In 2015, the artist E Jane began
uploading selfies taken by black women to a website under the
banner “Alive.” The aim was to show that while Sandra Bland, who
had died earlier that year, was no longer living,

other black women are. The artist (who uses they/them
pronouns) and others posted the images to social media with the
hashtag “notyetdead.” 

A few years later, E. Jane
included the “Alive” project in an application for the Studio
Museum in Harlem’s artists-in-residence program. The residency is
one of the most competitive and closely watched initiatives of its
kind in the country, with more than 100 alumni including Kerry
James Marshall, Njideka Akunyili Crosby, and Simone Leigh. But it
has a reputation for selecting mainly painters, not performance or
new-media artists. Still, alumnus Eric Mack encouraged E to
apply—and they ended up being the first internet artist the program
has ever accepted. 

This year’s cohort—which also
includes musician and performance artist Elliot Reed and painter
Naudline Pierre—may suggest a shift for a program that has been
exceedingly influential as a career-defining platform for
generations of black artists. And that shift will likely have
broader implications for the kind of art that makes its way into
the market and institutions for years to come. 

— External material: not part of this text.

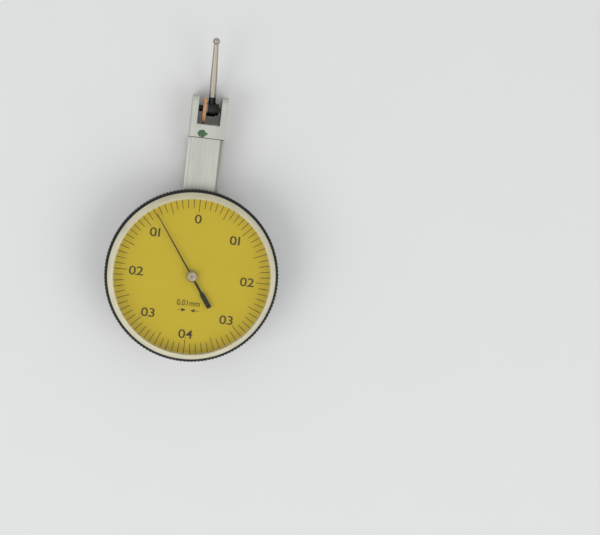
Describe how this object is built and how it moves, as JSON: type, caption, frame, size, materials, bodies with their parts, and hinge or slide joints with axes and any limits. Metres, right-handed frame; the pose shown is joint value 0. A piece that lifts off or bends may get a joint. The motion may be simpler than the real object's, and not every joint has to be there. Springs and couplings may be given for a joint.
{
  "type": "dial test indicator",
  "caption": "Lever-type dial test indicator: slim dovetailed bar with a forked head and swivelling ball contact, round yellow dial under a bevelled clear cap in a black coin-edged bezel.",
  "frame": {"origin": "where the dial axis meets the flat back of the bar, which is the wide face of the back dovetail", "axes": "+Z along the dial normal, out of the dial; +Y along the bar, towards the contact point; the bar is symmetric about X=0"},
  "size_m": [0.038, 0.071, 0.0149],
  "materials": {
    "satin_steel": "satin",
    "black_enamel": "gloss",
    "clear_cap": "polished",
    "yellow_dial": "matte",
    "movement_brass": "satin",
    "movement_steel": "polished",
    "ruby": "polished",
    "copper_lever": "satin",
    "black_steel": "satin",
    "bright_steel": "polished",
    "black_hand": "satin",
    "spring_steel": "satin"
  },
  "bodies": {
    "housing": {"body": "satin_steel", "movement_plate": "movement_brass", "plate_screws": "movement_steel", "centre_cock": "movement_brass", "centre_jewels": "ruby", "crown_bushes": "movement_brass", "sector_bushes": "movement_brass", "pivot_screws": "movement_steel", "hairspring": "spring_steel", "hairspring_stud": "movement_steel", "snap_ring": "spring_steel"},
    "bezel": {"bezel_ring": "black_enamel", "crystal": "clear_cap", "dial_plate": "yellow_dial"},
    "pointer": {"centre_staff": "movement_steel", "hairspring_collet": "movement_brass", "pointer_hand": "black_hand", "pointer_cap": "bright_steel"},
    "crown": {"crown_arbor": "movement_steel", "crown_wheel": "movement_brass"},
    "sector": {"sector_arbor": "movement_steel", "sector_lever": "movement_brass"},
    "lever": {"contact_lever": "copper_lever", "lever_axle": "movement_steel", "drive_pin": "movement_steel", "friction_washer": "spring_steel", "clamp_nut": "movement_steel"},
    "stylus": {"stylus_holder": "black_steel", "stylus_shank": "bright_steel", "contact_ball": "bright_steel"}
  },
  "joints": [
    {"name": "bezel_turn", "type": "hinge", "parent": "housing", "child": "bezel", "pos_m": [0, 0, 0.0106], "axis": [0, 0, 1], "continuous": true},
    {"name": "pointer_spin", "type": "hinge", "parent": "housing", "child": "pointer", "pos_m": [0, 0, 0.009], "axis": [0, 0, -1], "range_deg": [0, 405], "stiffness_Nm_per_rad": 0.000001, "springref_deg": -859.44},
    {"name": "crown_spin", "type": "hinge", "parent": "housing", "child": "crown", "pos_m": [0, 0, 0.0042], "axis": [-1, 0, 0], "range_deg": [0, 84.38]},
    {"name": "sector_swing", "type": "hinge", "parent": "housing", "child": "sector", "pos_m": [0, 0.0136, 0.0042], "axis": [1, 0, 0], "range_deg": [0, 5.27]},
    {"name": "contact_tilt", "type": "hinge", "parent": "housing", "child": "lever", "pos_m": [0, 0.0367, 0.0042], "axis": [-1, 0, 0], "range_deg": [0, 3.36]},
    {"name": "stylus_swivel", "type": "hinge", "parent": "lever", "child": "stylus", "pos_m": [0, 0.0367, 0.0042], "axis": [1, 0, 0], "range_deg": [-128, 92]}
  ],
  "couplings": [
    {"joint": "crown_spin", "follows": "pointer_spin", "ratio": 0.20833},
    {"joint": "sector_swing", "follows": "pointer_spin", "ratio": 0.013021},
    {"joint": "contact_tilt", "follows": "pointer_spin", "ratio": 0.0082935}
  ]
}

Still, some wonder, as the field
continues to grow, whether one program—while exceedingly valuable
to many of its alumni—should hold so much responsibility in shaping
the discourse on black contemporary art. 

E. Jane, Alive (Not Yet Dead) (2015). Courtesy of the artist.

E. Jane, Alive (Not Yet Dead)
(2015). Courtesy of the artist.

Filling a Void

There’s something about the
story of the Studio Museum residency that’s hard to crack. The
program, which dates back to the museum’s founding in 1968,
provides artists of African and Latinx descent with studio space
for 11 months in New York City and a $20,000 stipend.

Most residents feel relieved,
after years spent navigating majority-white art schools or other
institutions, to finally be around other black people—from curators
to secretaries to security guards. “I was so excited to be around
folks who look like me, who just understood the weird
contradictions,” says Jibade Khalil Huffman, who was part of the
2014–15 cohort with now-prominent artists EJ Hill and Jordan
Casteel. 

Hill concurs. “At school or
other professional workplaces, my shoulders were up near my ears,”
he says. “I got to relax a bit there.” 

EJ Hill, Excellentia, Mollitia, Victoria (2018.) Installation and durational performance. Courtesy of the artist and Commonwealth and Council, Los Angeles. Photo: Chisa Hughes.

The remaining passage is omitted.